しまった! 夜は、鮨だった。せめてご飯を抜きに、いや、ご飯は必要なのだ。
夕方、家に帰るとルハン君の出迎え。暗い部屋のドアの小窓からこちらを見ている。ちょっと撫でて、出かける仕度。
ルハン君も、1才と10か月。飛び跳ねるルハン君を見て草原の羊の群れの子羊が浮かぶ。ラムは子羊の肉だ。小さな命を喰らう。子羊なりに感情があると思うと心に引っかかる。ルハン君と暮らす前は、考え無かったことだ。
食物連鎖の頂点に立つ人は、感謝を忘れてはいけない。だから世界中で感謝祭が行われている。

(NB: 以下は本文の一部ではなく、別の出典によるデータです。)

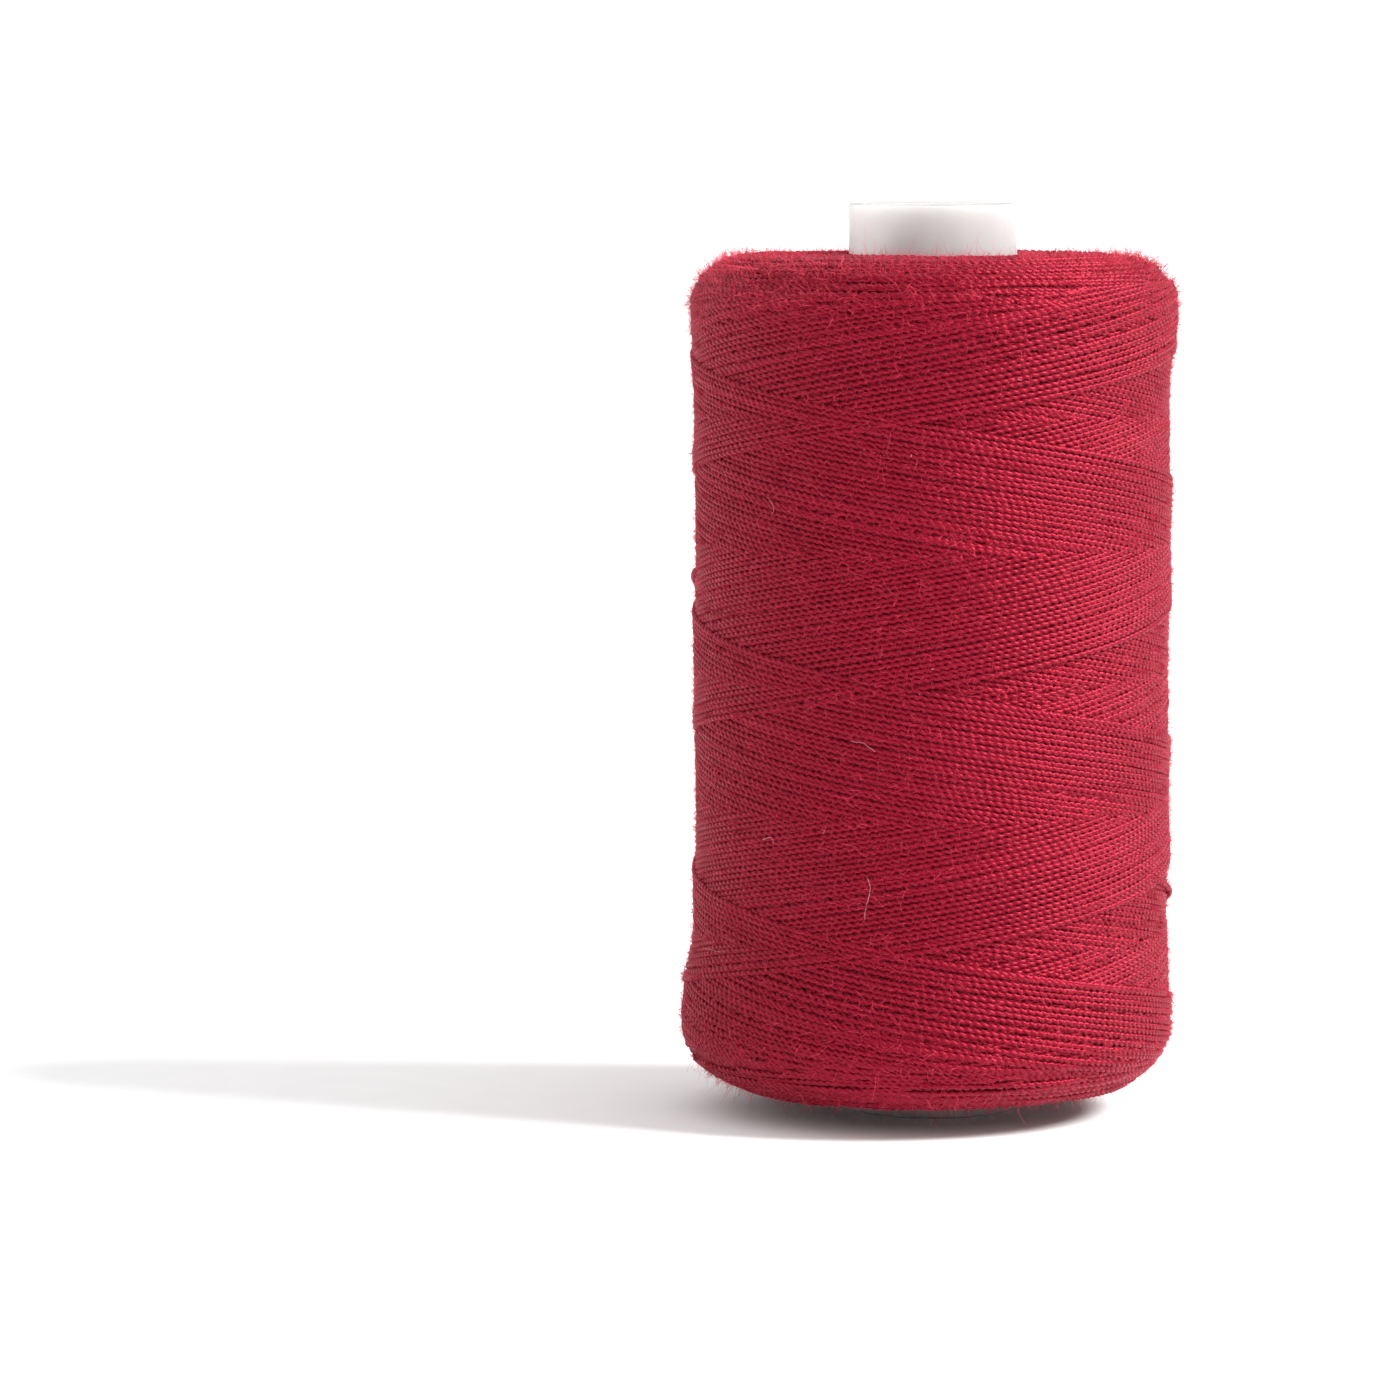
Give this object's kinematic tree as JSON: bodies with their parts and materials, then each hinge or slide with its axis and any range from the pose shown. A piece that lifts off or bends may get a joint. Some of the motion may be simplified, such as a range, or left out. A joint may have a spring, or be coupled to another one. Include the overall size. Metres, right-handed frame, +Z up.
{
  "type": "spool of sewing thread",
  "caption": "Small tube spool of cross-wound sewing thread: a plain plastic tube with a round-shouldered thread package on it.",
  "frame": {"origin": "on the spool's axis, at the lower rim of the tube that it stands on", "axes": "+Z up along the tube's axis; -X points to the thread nick in the upper rim"},
  "size_m": [0.029, 0.029, 0.0537],
  "materials": {
    "tube_plastic": "satin",
    "thread": "matte"
  },
  "bodies": {
    "root": {"tube": "tube_plastic", "thread_package": "thread"}
  },
  "joints": []
}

さりとて、肉は大好物。戸惑ったら命に感謝し残すことなく、全て、美味しく頂こう。人は弱くもあり、タフな生き物。
また出かけるからね。留守を頼むよ「ルハン君」
美味しい鮨を囲みながら、その話をしてみた。輪の中に一組だけ夫婦がいて奥さんが、
「やだわ、明日ね二人で遠野に行くのよ。むり、もうわたし食べれない~」
「すみません。まあ今夜は、美味しい鮨をガッツリ食べましょう!」と爺は、大きな声の作り笑い。皆も笑ってくれた。
明日、奥さんは遠野で「美味しい!」と言いながら、ニコニコして熱い鉄鍋にラム肉を焼いているに違いない。でも、それでいいのだと思う。
爺は、いつもより、ゆっくり鮨を口に運ぶ。遅めの満腹ランチと子羊への想いが、まだ、消化しきれていない。